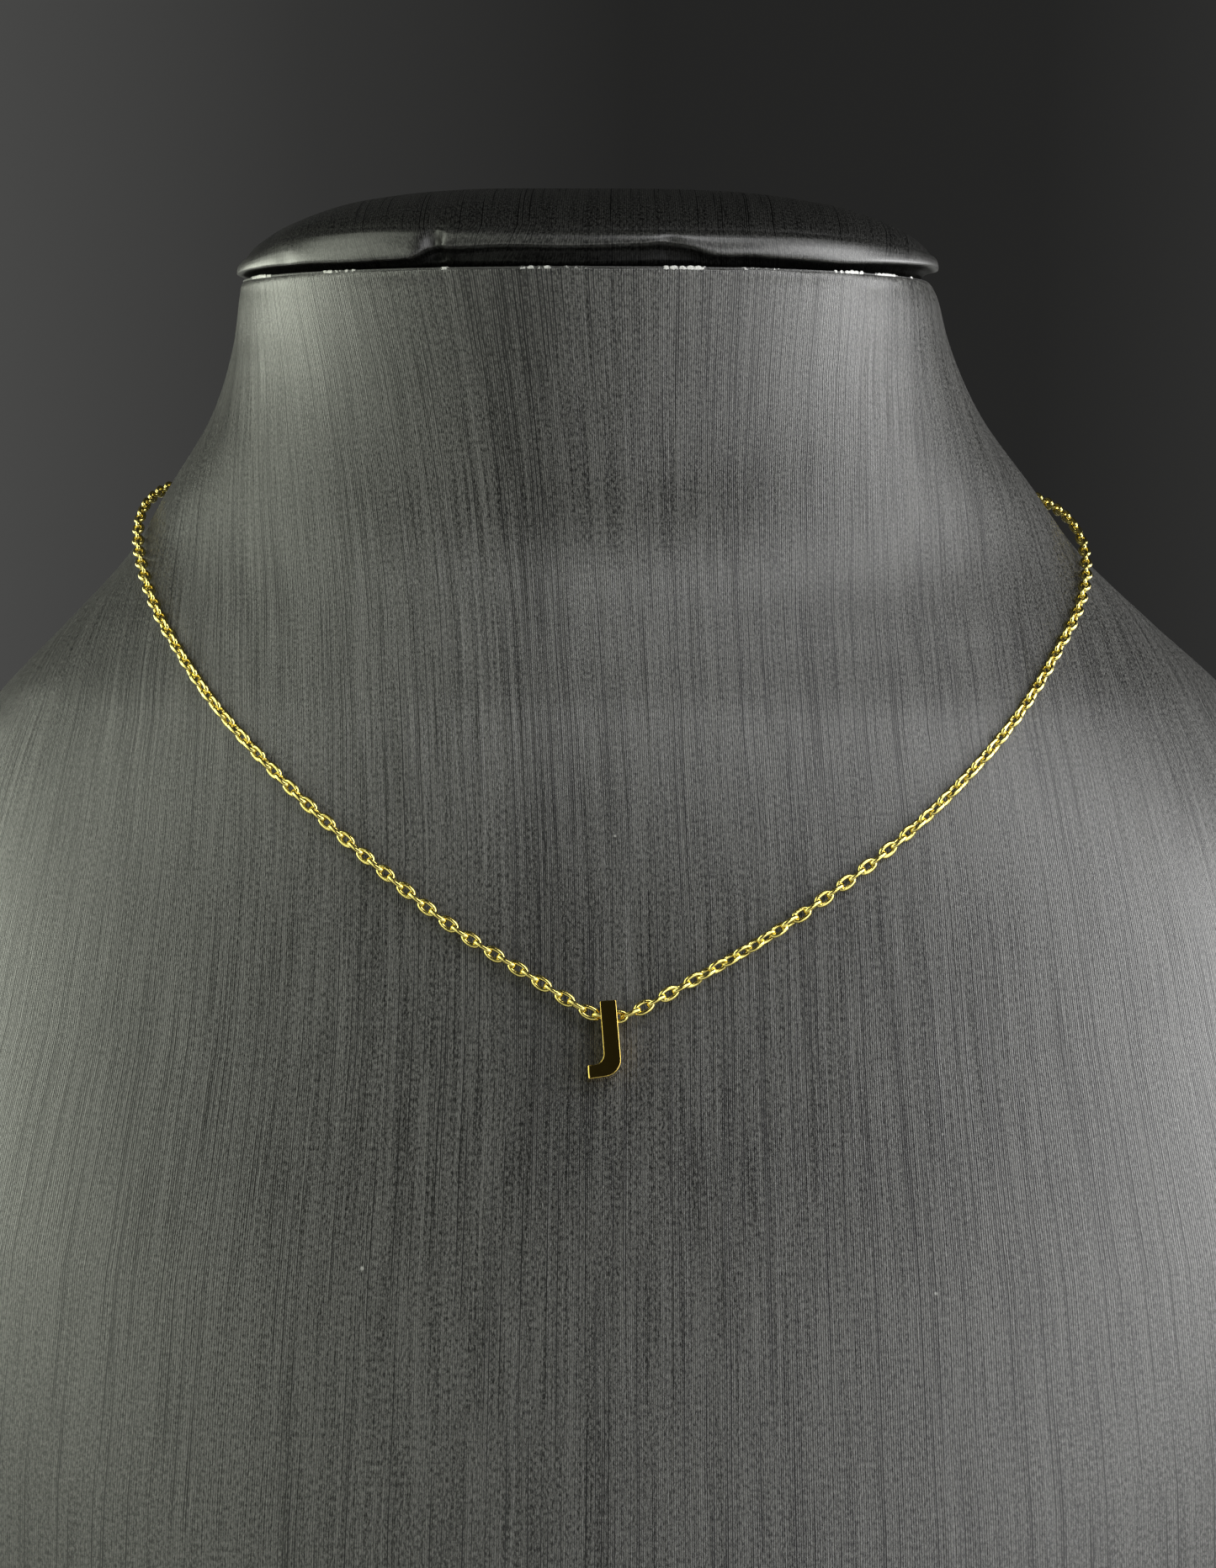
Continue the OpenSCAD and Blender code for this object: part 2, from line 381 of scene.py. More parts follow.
def smooth(table, column, x):
    """A column of a table at x, on Hermite cubics whose slope at each row is that of its two neighbours."""
    t, y = table[:, 0], table[:, column]
    slope = np.empty(len(t))
    slope[1:-1] = (y[2:] - y[:-2]) / (t[2:] - t[:-2])
    slope[0] = (y[1] - y[0]) / (t[1] - t[0])
    slope[-1] = (y[-1] - y[-2]) / (t[-1] - t[-2])
    i = np.clip(np.searchsorted(t, x, side="right") - 1, 0, len(t) - 2)
    d = t[i + 1] - t[i]
    s = (x - t[i]) / d
    start = (2 * s**3 - 3 * s**2 + 1) * y[i] + (s**3 - 2 * s**2 + s) * d * slope[i]
    end = (3 * s**2 - 2 * s**3) * y[i + 1] + (s**3 - s**2) * d * slope[i + 1]
    return start + end


def unit(v):
    """Vectors shortened to a length of one."""
    return v / np.linalg.norm(v, axis=-1, keepdims=True)


def bent(v, power=2 / SQUARENESS):
    """A sine or cosine raised to a power with its sign kept, which squares off a circle."""
    return np.sign(v) * np.abs(v) ** power


def bump(x, middle, width):
    """A bell of height one round a middle."""
    return np.exp(-(((x - middle) / width) ** 2))


def bumps(x, rows):
    """Bells added up, each given as a height, a middle and a width."""
    return sum(height * bump(x, middle, width) for height, middle, width in rows)


def added_up(steps, axis=0):
    """The steps along an axis as distances run from its start."""
    return np.insert(np.cumsum(steps, axis=axis), 0, 0, axis=axis)


def run_along(points):
    """The distances run along rows of points from the first row."""
    return added_up(np.linalg.norm(np.diff(points, axis=0), axis=-1))


def round_angles(count):
    """Even angles once round, in radians."""
    return np.radians(np.arange(count) * 360 / count)


def bust_point(a, z, grow=0.0, scaled=1.0):
    """The bust's skin at angle a from the front and height z.

    A level section is a squared ellipse: half width times bent sin a across, and the front's or the back's
    depth times bent cos a from its widest line. All five of its sizes run smoothly with the height.
    """
    a = np.radians(a)
    h = np.clip(z / BUST_H, 0, 1)
    spread, front, back, widest, lean = (smooth(SECTIONS, c, h) for c in range(1, 6))
    half = (NECK_W + (SHOULDER_W - NECK_W) * spread) / 2
    front = THROAT_Y + (FOOT_Y - THROAT_Y) * front
    back = NAPE_Y + (BACK_Y - NAPE_Y) * back
    middle = NECK_MID_Y + (SHOULDER_Y - NECK_MID_Y) * widest
    depth = np.where(np.cos(a) > 0, middle - front, back - middle)
    x = -NECK_LEAN * lean + scaled * (half + grow) * bent(np.sin(a))
    y = middle - scaled * (depth + grow) * bent(np.cos(a))
    return np.stack(np.broadcast_arrays(x, y, z), axis=-1)


def rolled(a, z):
    """How far the neck's top edge rolls in: bells round it, times the squared share of its height."""
    share = np.clip(1 - (BUST_H - z) / EDGE_ROLL_H, 0, 1) ** 2
    return -share * bumps(a, EDGE_ROLL)


def bust_out(a, z):
    """The direction straight out of the bust, from the cross product of its two small steps."""
    across = bust_point(a + NUDGE, z) - bust_point(a - NUDGE, z)
    up = bust_point(a, z + NUDGE) - bust_point(a, z - NUDGE)
    return unit(np.cross(across, up))


def clasp_angle():
    """The angle from the middle of the back at which the chain meets the clasp."""
    half = bust_point(90.0, BUST_H - BACK_DROP)[0] - bust_point(180.0, BUST_H - BACK_DROP)[0]
    reach = (bpy.context.scene.pendant_clasp.length / 2 + REST_GAP) / half
    return math.degrees(math.asin(reach ** (SQUARENESS / 2)))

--

▶ [OBJECTIVE] Without changing anything, quote the lines from the top of the data to the line that contains "return np.sign(v) * np.abs(v) ** power", including that line.

▶ [RESPONSE]
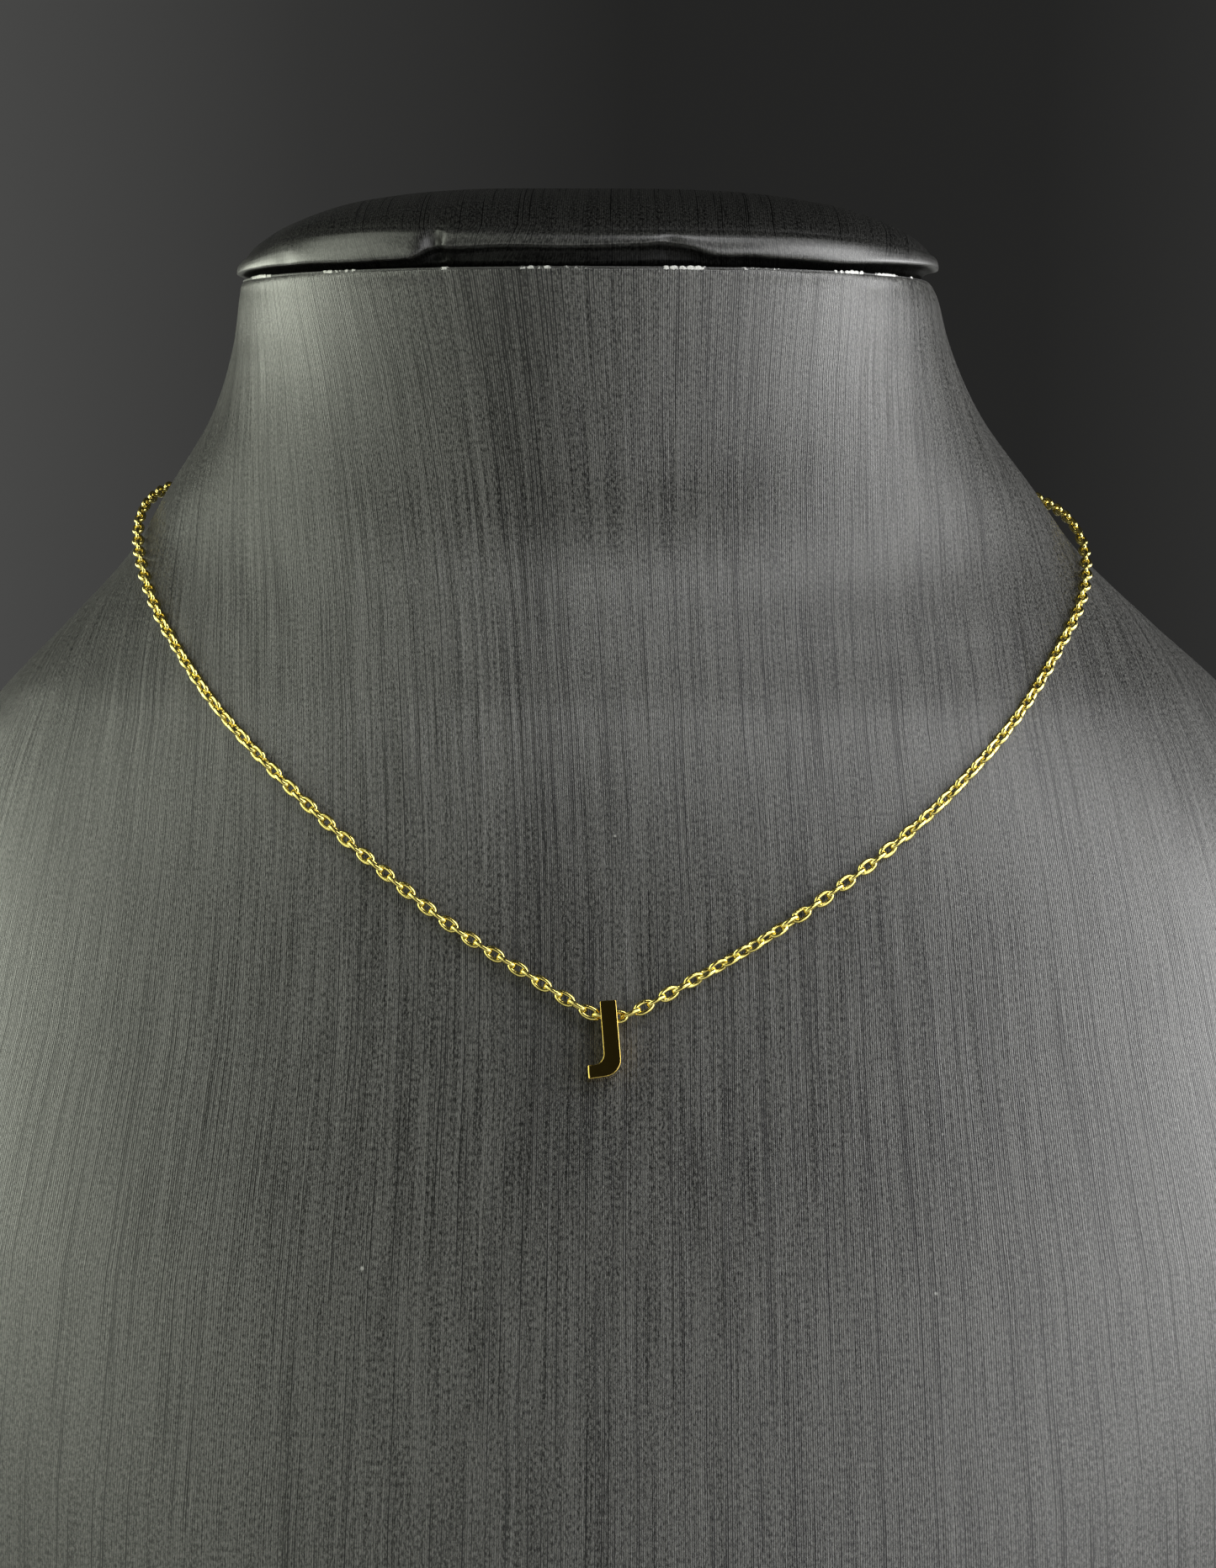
Continue the OpenSCAD and Blender code for this object: part 2, from line 381 of scene.py. More parts follow.
def smooth(table, column, x):
    """A column of a table at x, on Hermite cubics whose slope at each row is that of its two neighbours."""
    t, y = table[:, 0], table[:, column]
    slope = np.empty(len(t))
    slope[1:-1] = (y[2:] - y[:-2]) / (t[2:] - t[:-2])
    slope[0] = (y[1] - y[0]) / (t[1] - t[0])
    slope[-1] = (y[-1] - y[-2]) / (t[-1] - t[-2])
    i = np.clip(np.searchsorted(t, x, side="right") - 1, 0, len(t) - 2)
    d = t[i + 1] - t[i]
    s = (x - t[i]) / d
    start = (2 * s**3 - 3 * s**2 + 1) * y[i] + (s**3 - 2 * s**2 + s) * d * slope[i]
    end = (3 * s**2 - 2 * s**3) * y[i + 1] + (s**3 - s**2) * d * slope[i + 1]
    return start + end


def unit(v):
    """Vectors shortened to a length of one."""
    return v / np.linalg.norm(v, axis=-1, keepdims=True)


def bent(v, power=2 / SQUARENESS):
    """A sine or cosine raised to a power with its sign kept, which squares off a circle."""
    return np.sign(v) * np.abs(v) ** power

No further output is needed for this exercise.